** Requirements **
Your task is to repeat the listing exactly.
- - -
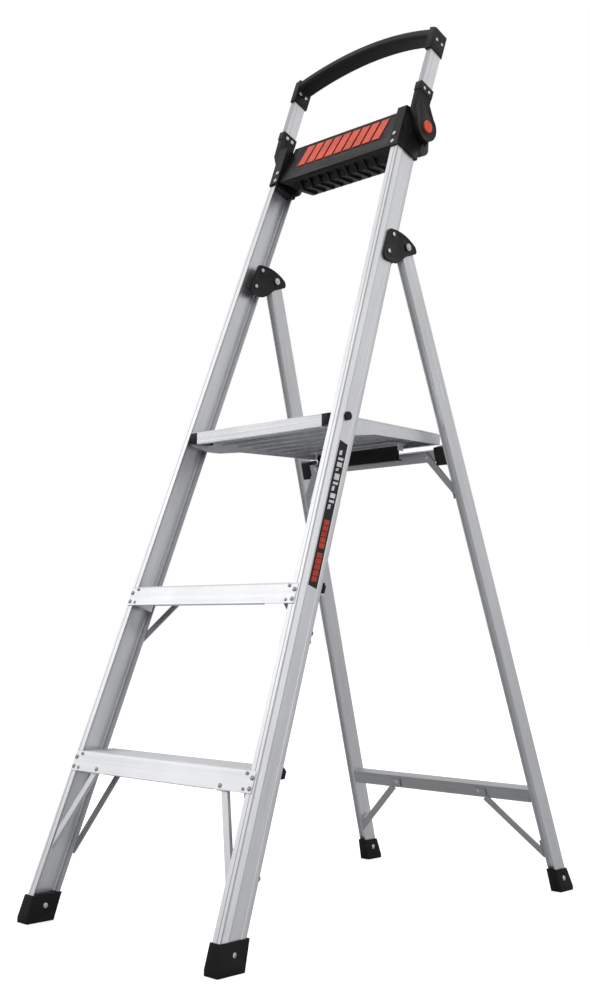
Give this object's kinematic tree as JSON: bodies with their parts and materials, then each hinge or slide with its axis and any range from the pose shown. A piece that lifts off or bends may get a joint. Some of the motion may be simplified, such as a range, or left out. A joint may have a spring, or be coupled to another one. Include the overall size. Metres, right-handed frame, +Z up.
{
  "type": "step stool",
  "caption": "Tall folding platform step stool with channel rails, treads, a fold-up platform, a tool tray and a folding handrail.",
  "frame": {"origin": "on the ground, in the middle between the front and rear feet and between the two sides", "axes": "+Z up, -Y towards the climber at the front, +X to the right as seen from the front"},
  "size_m": [0.5386, 0.978, 1.7724],
  "materials": {
    "aluminium": "satin extruded aluminium with fine lengthwise lines",
    "rear_aluminium": "duller mill-finish aluminium",
    "rivet_aluminium": "smooth bright rivet heads",
    "steel": "plain zinc-plated steel",
    "rubber": "matt black rubber",
    "black_plastic": "finely textured black moulding",
    "grip_plastic": "softer textured black moulding",
    "button_plastic": "smooth orange-red moulding",
    "accent_plastic": "smooth red inlay",
    "label_film": "printed black film"
  },
  "bodies": {
    "front_frame": {"rail_left": "aluminium", "rail_right": "aluminium", "step_lower": "aluminium", "step_middle": "aluminium", "step_rivets": "rivet_aluminium", "front_brace_left": "aluminium", "front_brace_right": "aluminium", "rear_brace_left": "rear_aluminium", "rear_brace_right": "rear_aluminium", "middle_brace_left": "rear_aluminium", "middle_brace_right": "rear_aluminium", "front_foot_left": "rubber", "front_foot_right": "rubber", "front_foot_rivets": "rivet_aluminium", "bracket_outer_left": "black_plastic", "bracket_outer_right": "black_plastic", "bracket_inner_left": "black_plastic", "bracket_inner_right": "black_plastic", "bracket_rivets": "rivet_aluminium", "leg_pivot_pins": "steel", "leg_bumpers": "rubber", "side_label": "label_film", "tool_tray": "black_plastic", "tray_inlay": "accent_plastic", "housing_left": "black_plastic", "housing_right": "black_plastic", "tray_rivets": "rivet_aluminium", "platform_bolts": "black_plastic", "platform_spacers": "black_plastic", "button_springs": "steel"},
    "rear_frame": {"leg_left": "rear_aluminium", "leg_right": "rear_aluminium", "leg_bushes": "black_plastic", "crossbar_upper": "rear_aluminium", "crossbar_lower": "rear_aluminium", "bar_block_left": "black_plastic", "bar_block_right": "black_plastic", "upper_strut_left": "rear_aluminium", "upper_strut_right": "rear_aluminium", "lower_strut_left": "rear_aluminium", "lower_strut_right": "rear_aluminium", "strut_rivets": "rivet_aluminium", "rear_foot_left": "rubber", "rear_foot_right": "rubber", "rear_foot_rivets": "rivet_aluminium"},
    "platform": {"platform_deck": "aluminium", "platform_side_left": "aluminium", "platform_side_right": "aluminium", "platform_block_left": "black_plastic", "platform_block_right": "black_plastic", "latch_bracket": "aluminium"},
    "latch": {"platform_latch": "black_plastic"},
    "handrail": {"arm_left": "black_plastic", "arm_right": "black_plastic", "tube_left": "aluminium", "tube_right": "aluminium", "grip": "grip_plastic", "handrail_rivets": "rivet_aluminium"},
    "left_button": {"button_left": "button_plastic"},
    "right_button": {"button_right": "button_plastic"}
  },
  "joints": [
    {"name": "rear_frame_fold", "type": "hinge", "parent": "front_frame", "child": "rear_frame", "pos_m": [0, 0.05467, 1.26497], "axis": [-1, 0, 0], "range_deg": [0, 38]},
    {"name": "platform_fold", "type": "hinge", "parent": "front_frame", "child": "platform", "pos_m": [0, -0.13811, 0.90809], "axis": [1, 0, 0], "range_deg": [0, 70]},
    {"name": "handrail_fold", "type": "hinge", "parent": "front_frame", "child": "handrail", "pos_m": [0, 0.11126, 1.52277], "axis": [-1, 0, 0], "range_deg": [0, 180]},
    {"name": "latch_release", "type": "hinge", "parent": "platform", "child": "latch", "pos_m": [0, 0.12989, 0.88809], "axis": [-1, 0, 0], "range_deg": [0, 22], "stiffness_Nm_per_rad": 0.15},
    {"name": "left_button_press", "type": "slide", "parent": "handrail", "child": "left_button", "axis": [1, 0, 0], "range_m": [0, 0.0035], "stiffness_N_per_m": 500},
    {"name": "right_button_press", "type": "slide", "parent": "handrail", "child": "right_button", "axis": [-1, 0, 0], "range_m": [0, 0.0035], "stiffness_N_per_m": 500}
  ],
  "couplings": [
    {"joint": "platform_fold", "follows": "rear_frame_fold", "ratio": 1.8421}
  ]
}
- - -
** Exercise response **
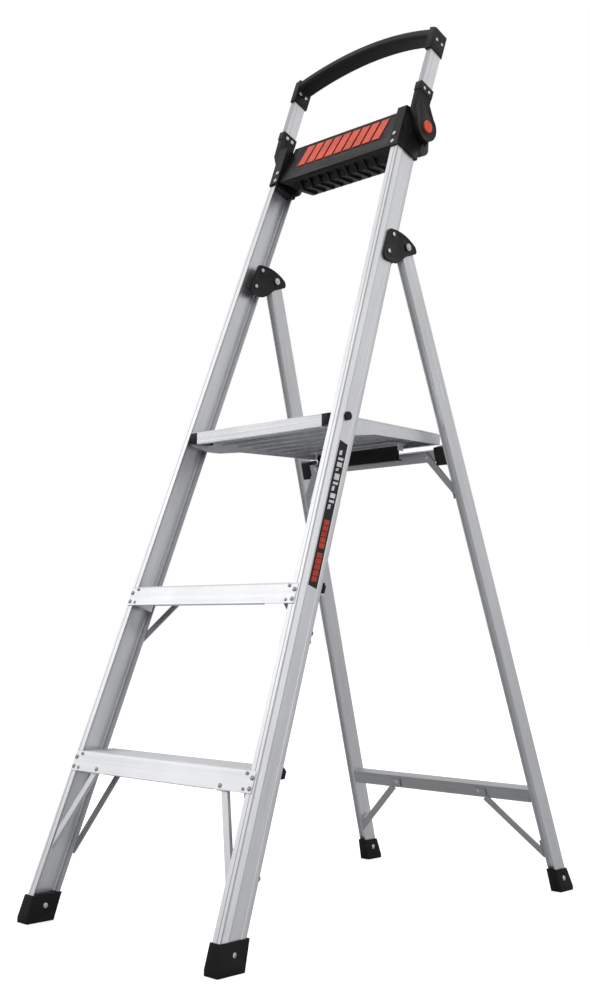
Give this object's kinematic tree as JSON: bodies with their parts and materials, then each hinge or slide with its axis and any range from the pose shown. A piece that lifts off or bends may get a joint. Some of the motion may be simplified, such as a range, or left out. A joint may have a spring, or be coupled to another one. Include the overall size. Metres, right-handed frame, +Z up.
{
  "type": "step stool",
  "caption": "Tall folding platform step stool with channel rails, treads, a fold-up platform, a tool tray and a folding handrail.",
  "frame": {"origin": "on the ground, in the middle between the front and rear feet and between the two sides", "axes": "+Z up, -Y towards the climber at the front, +X to the right as seen from the front"},
  "size_m": [0.5386, 0.978, 1.7724],
  "materials": {
    "aluminium": "satin extruded aluminium with fine lengthwise lines",
    "rear_aluminium": "duller mill-finish aluminium",
    "rivet_aluminium": "smooth bright rivet heads",
    "steel": "plain zinc-plated steel",
    "rubber": "matt black rubber",
    "black_plastic": "finely textured black moulding",
    "grip_plastic": "softer textured black moulding",
    "button_plastic": "smooth orange-red moulding",
    "accent_plastic": "smooth red inlay",
    "label_film": "printed black film"
  },
  "bodies": {
    "front_frame": {"rail_left": "aluminium", "rail_right": "aluminium", "step_lower": "aluminium", "step_middle": "aluminium", "step_rivets": "rivet_aluminium", "front_brace_left": "aluminium", "front_brace_right": "aluminium", "rear_brace_left": "rear_aluminium", "rear_brace_right": "rear_aluminium", "middle_brace_left": "rear_aluminium", "middle_brace_right": "rear_aluminium", "front_foot_left": "rubber", "front_foot_right": "rubber", "front_foot_rivets": "rivet_aluminium", "bracket_outer_left": "black_plastic", "bracket_outer_right": "black_plastic", "bracket_inner_left": "black_plastic", "bracket_inner_right": "black_plastic", "bracket_rivets": "rivet_aluminium", "leg_pivot_pins": "steel", "leg_bumpers": "rubber", "side_label": "label_film", "tool_tray": "black_plastic", "tray_inlay": "accent_plastic", "housing_left": "black_plastic", "housing_right": "black_plastic", "tray_rivets": "rivet_aluminium", "platform_bolts": "black_plastic", "platform_spacers": "black_plastic", "button_springs": "steel"},
    "rear_frame": {"leg_left": "rear_aluminium", "leg_right": "rear_aluminium", "leg_bushes": "black_plastic", "crossbar_upper": "rear_aluminium", "crossbar_lower": "rear_aluminium", "bar_block_left": "black_plastic", "bar_block_right": "black_plastic", "upper_strut_left": "rear_aluminium", "upper_strut_right": "rear_aluminium", "lower_strut_left": "rear_aluminium", "lower_strut_right": "rear_aluminium", "strut_rivets": "rivet_aluminium", "rear_foot_left": "rubber", "rear_foot_right": "rubber", "rear_foot_rivets": "rivet_aluminium"},
    "platform": {"platform_deck": "aluminium", "platform_side_left": "aluminium", "platform_side_right": "aluminium", "platform_block_left": "black_plastic", "platform_block_right": "black_plastic", "latch_bracket": "aluminium"},
    "latch": {"platform_latch": "black_plastic"},
    "handrail": {"arm_left": "black_plastic", "arm_right": "black_plastic", "tube_left": "aluminium", "tube_right": "aluminium", "grip": "grip_plastic", "handrail_rivets": "rivet_aluminium"},
    "left_button": {"button_left": "button_plastic"},
    "right_button": {"button_right": "button_plastic"}
  },
  "joints": [
    {"name": "rear_frame_fold", "type": "hinge", "parent": "front_frame", "child": "rear_frame", "pos_m": [0, 0.05467, 1.26497], "axis": [-1, 0, 0], "range_deg": [0, 38]},
    {"name": "platform_fold", "type": "hinge", "parent": "front_frame", "child": "platform", "pos_m": [0, -0.13811, 0.90809], "axis": [1, 0, 0], "range_deg": [0, 70]},
    {"name": "handrail_fold", "type": "hinge", "parent": "front_frame", "child": "handrail", "pos_m": [0, 0.11126, 1.52277], "axis": [-1, 0, 0], "range_deg": [0, 180]},
    {"name": "latch_release", "type": "hinge", "parent": "platform", "child": "latch", "pos_m": [0, 0.12989, 0.88809], "axis": [-1, 0, 0], "range_deg": [0, 22], "stiffness_Nm_per_rad": 0.15},
    {"name": "left_button_press", "type": "slide", "parent": "handrail", "child": "left_button", "axis": [1, 0, 0], "range_m": [0, 0.0035], "stiffness_N_per_m": 500},
    {"name": "right_button_press", "type": "slide", "parent": "handrail", "child": "right_button", "axis": [-1, 0, 0], "range_m": [0, 0.0035], "stiffness_N_per_m": 500}
  ],
  "couplings": [
    {"joint": "platform_fold", "follows": "rear_frame_fold", "ratio": 1.8421}
  ]
}